20. A tension mask for a color cathode-ray tube, comprising:

a plurality of parallel strips separated by a predetermined distance from each other;

a plurality of real bridges intersecting adjacent strips among said plurality of parallel strips to define slots accommodating electron beams to pass through;

a plurality of dummy bridges located in the slots, partially extending between but not intersecting the adjacent strips, said dummy bridges facing each other, an etching boundary of each of said dummy bridges being located below the middle of said strips;

a pair of first rounded portions formed with a first thickness at the beam emitting side of each of the slots, partially extending from the adjacent strips; and

a pair of second rounded portions formed with a second width at the beam entering side of each of the slots, partially extending from the adjacent strips.

21. The tension mask of claim 20, with the relative position of each of the slots at the beam entering side with respect to the beam emitting side being shifted toward the center of the tension mask as the locations of the slots come closer to the periphery of the tension mask.

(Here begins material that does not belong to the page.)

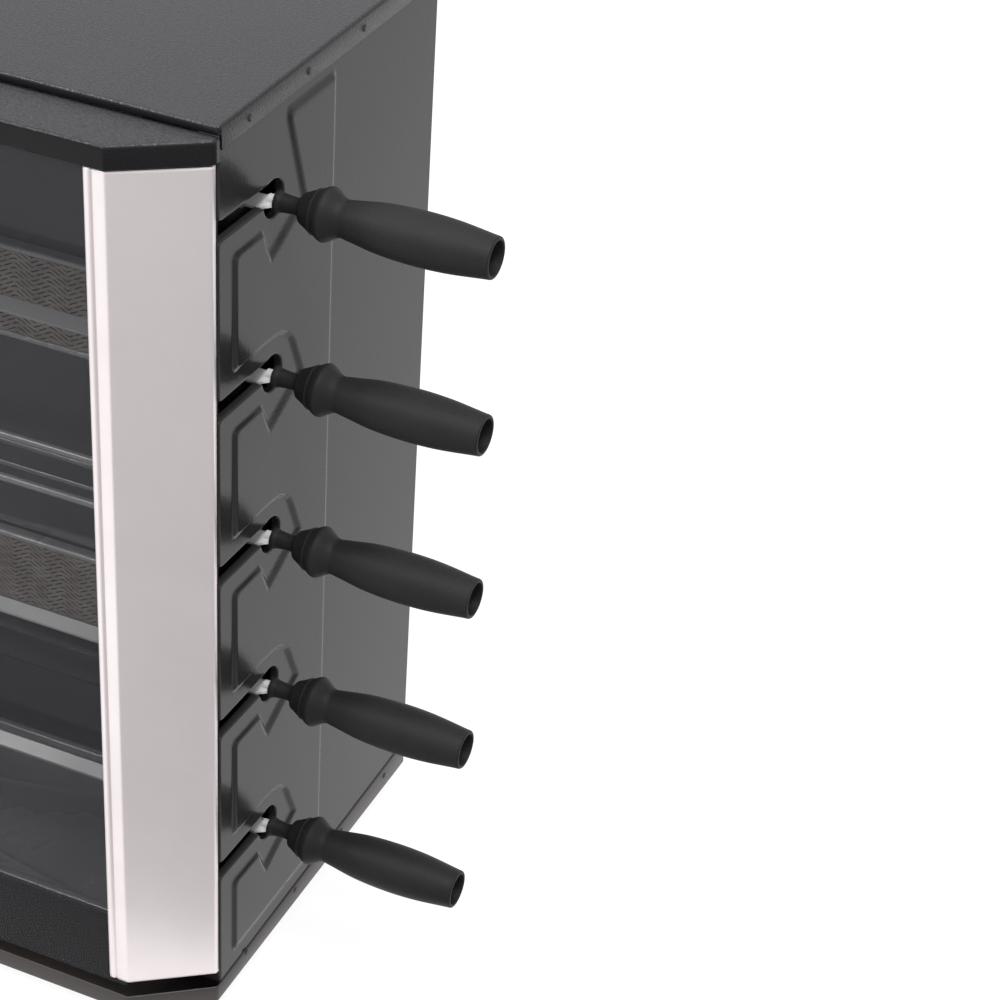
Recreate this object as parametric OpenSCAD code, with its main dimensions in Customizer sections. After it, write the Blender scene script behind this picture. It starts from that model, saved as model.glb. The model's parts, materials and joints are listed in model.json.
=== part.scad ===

22. The tension mask of claim 20, with the relative position of the gap between the facing dummy bridges being shifted toward the center or the periphery of said tension mask as the locations of said dummy bridges come closer to the periphery of said tension mask.

23. The tension mask of claim 20, with said plurality of real bridges being recessed by a predetermined depth from the top surface of said real bridges, and the thickness of each of said real bridges being smaller at the center than at the periphery of said real bridges.

24. The tension mask of claim 20, with each of said plurality of real bridges having a planar top surface.